Part 2: Commentary by Steve Aiken:
As a profession, we have a responsibility to look for ways to minimize the impact of hearing loss for everyone. Access to hearing and communication is just too important to be limited on the basis of financial means. Audiologists have been engaged in efforts to improve accessibility since the very inception of the field, but cost is a barrier that is still faced by many people. Therefore, it makes sense to consider the merits of service delivery models that may reduce cost, such as over-the-counter (OTC) sales.
As Marshall has pointed out, the OTC model in the Humes et al paper was different from what many people may be envisioning (e.g. hearing aids sold without any involvement of the hearing care professional). In this excellent study, all participants underwent an audiological assessment in advance of the OTC trial to ensure that they were suitable candidates. Although the study did not investigate the value of including this assessment for hearing aid outcomes, there would be obvious concerns with foregoing the assessment entirely. Many people with hearing loss require other audiological or medical care, and many are not suitable candidates for hearing aids.
For example, individuals with cholesteatomas, eighth nerve tumors, otosclerosis, or sudden hearing losses would be poorly served by a system that led them to treat the hearing loss without detection of the underlying medical condition. Children with hearing loss or adults with greater degrees of loss would be at a disadvantage without an audiologist fitting the aid, counseling, and working to ensure that they have access to other important support services and technologies (e.g. FM systems in the classroom).

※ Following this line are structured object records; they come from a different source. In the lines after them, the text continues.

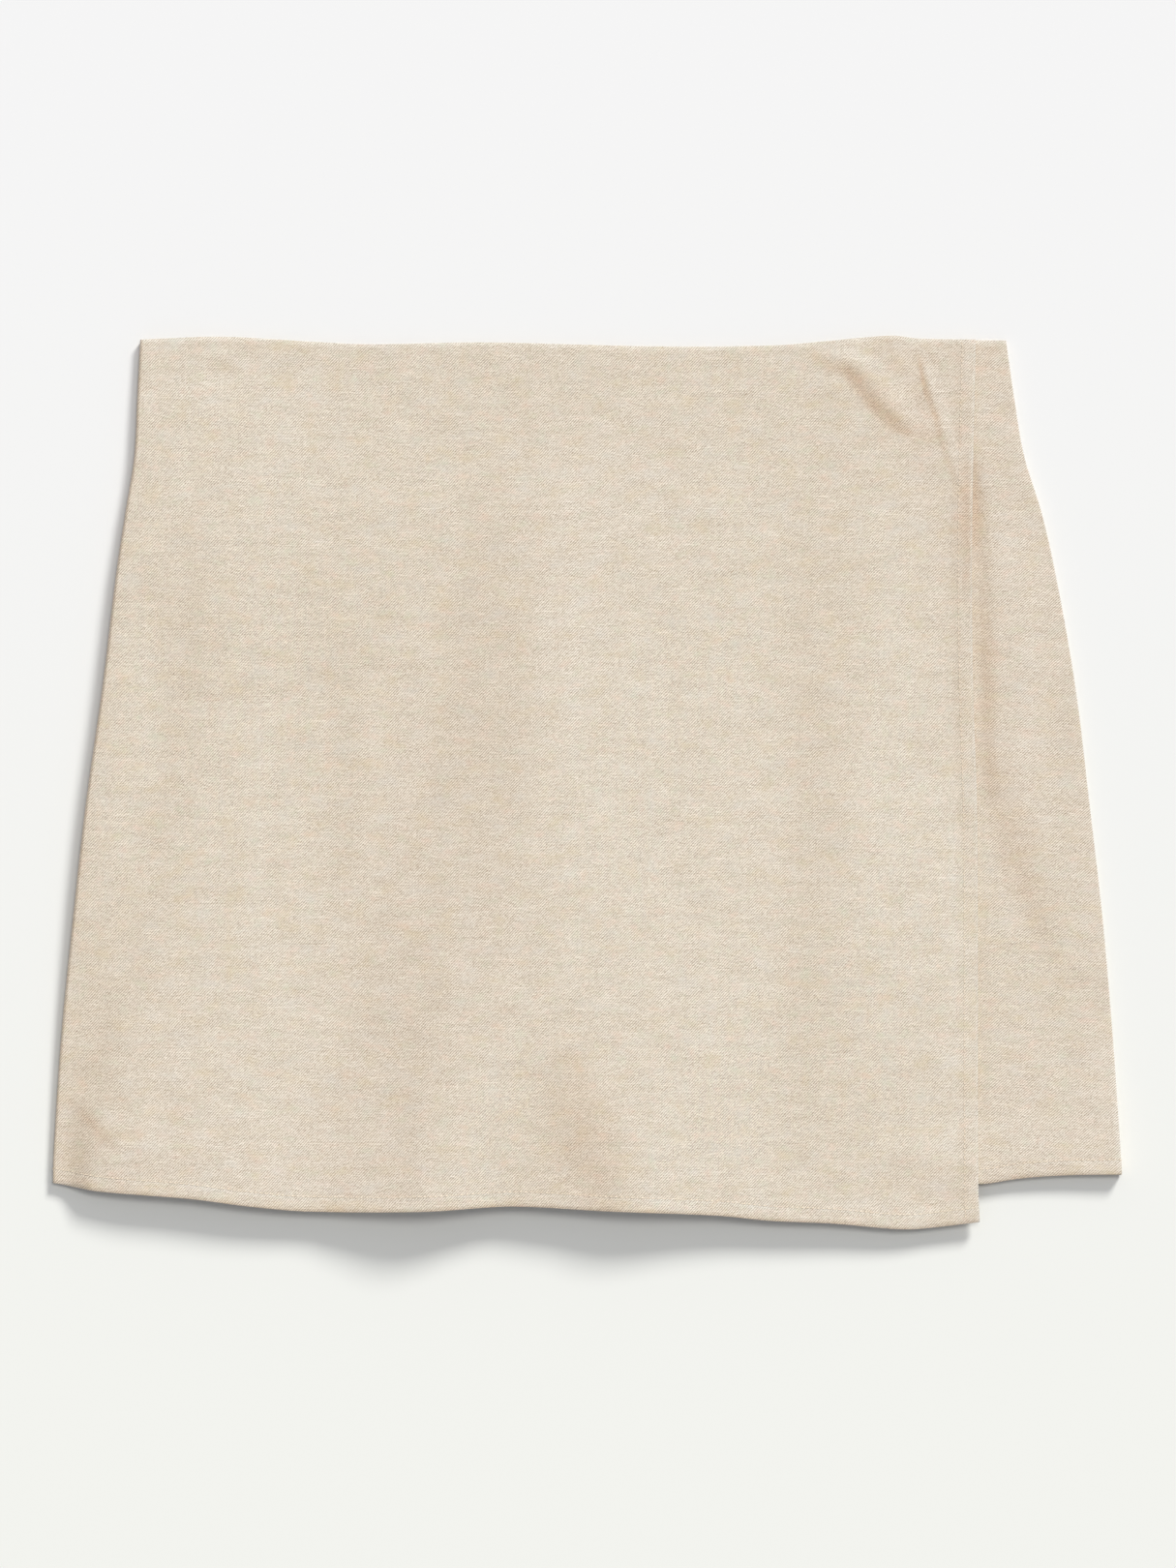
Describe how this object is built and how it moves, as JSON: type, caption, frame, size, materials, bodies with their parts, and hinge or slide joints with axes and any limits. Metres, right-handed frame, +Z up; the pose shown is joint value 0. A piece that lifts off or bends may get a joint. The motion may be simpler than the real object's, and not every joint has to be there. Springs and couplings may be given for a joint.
{
  "type": "wrap skort",
  "caption": "Short linen twill skort laid flat on its back: wide shorts under a front wrap panel with a turned free edge and hem.",
  "frame": {"origin": "on the table under the middle of the laid-out garment, at the bottom centre of its bounding box", "axes": "+X towards the wearer's left side, +Y towards the waist, +Z up from the table; the hem is at -Y"},
  "size_m": [0.5078, 0.4242, 0.0195],
  "materials": {
    "linen_twill": "matt",
    "thread": "satin"
  },
  "bodies": {
    "root": {"wrap_panel": "linen_twill", "front_leg_left": "linen_twill", "front_leg_right": "linen_twill", "back_leg_left": "linen_twill", "back_leg_right": "linen_twill"}
  },
  "joints": []
}
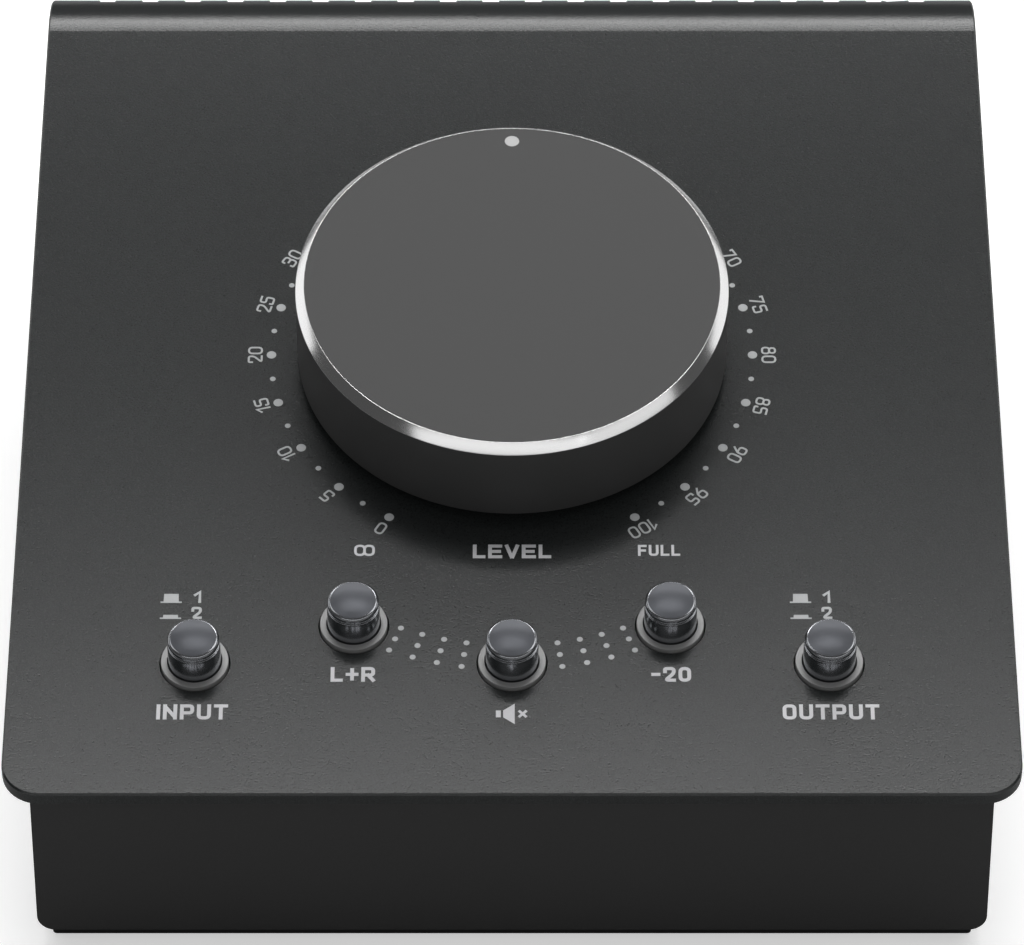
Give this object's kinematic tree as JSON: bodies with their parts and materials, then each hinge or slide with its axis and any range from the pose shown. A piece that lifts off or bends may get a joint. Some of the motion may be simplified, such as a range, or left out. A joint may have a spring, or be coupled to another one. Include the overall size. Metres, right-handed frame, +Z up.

In sum, while OTC hearing aid sales may be useful for improving access, a proper diagnostic test and consultation at the outset is an important component of hearing healthcare, and should be part of any approach that includes low-cost OTC-type delivery as an option for suitable candidates. We should not encourage the adoption of a model that achieves lower costs by foregoing hearing healthcare services altogether, thereby putting the health of people at risk and disadvantaging those who require professional service. And while the best-practice model might cost a bit more, there is clear value in that model—even for the people with small amounts of hearing loss in this study. For those with greater degrees of loss, the value of the best-practice model is likely much higher. No one is talking about OTC hearing aids for severe hearing loss or do-it-yourself cochlear implant kits! Our overall goal should be better access and better health and hearing outcomes for everyone, not improved access at the expense of poorer outcomes.
Correspondence can be directed to: [email protected]
Humes LE, Rogers SE, Quigley TM, Main AK, Kinney DL, Herring C. The effects of service-delivery model and purchase price on hearing-aid outcomes in older adults: a randomized double-blind placebo-controlled clinical trial. Am J Audiol. 2017;26(1):53-79. doi: 10.1044/2017_AJA-16-0111
President’s Council of Advisors on Science and Technology (PCAST). Letter to the President. October 2015. Available at: http://www.hearing.org/uploadedFiles/Content/HIA_Updates_and_Bulletins/pcast_hearing_tech_letterreport_final.pdf
National Academies of Sciences, Engineering, and Medicine. Hearing Health Care for Adults: Priorities for Improving Access and Affordability. Washington, DC: The National Academies Press. December 2016. Available at: https://www.nap.edu/read/23446/chapter/1#ii
Correction: A previous version of the article incorrectly stated that Humes et al were affiliated with Indiana State University; they are affiliated with Indiana University.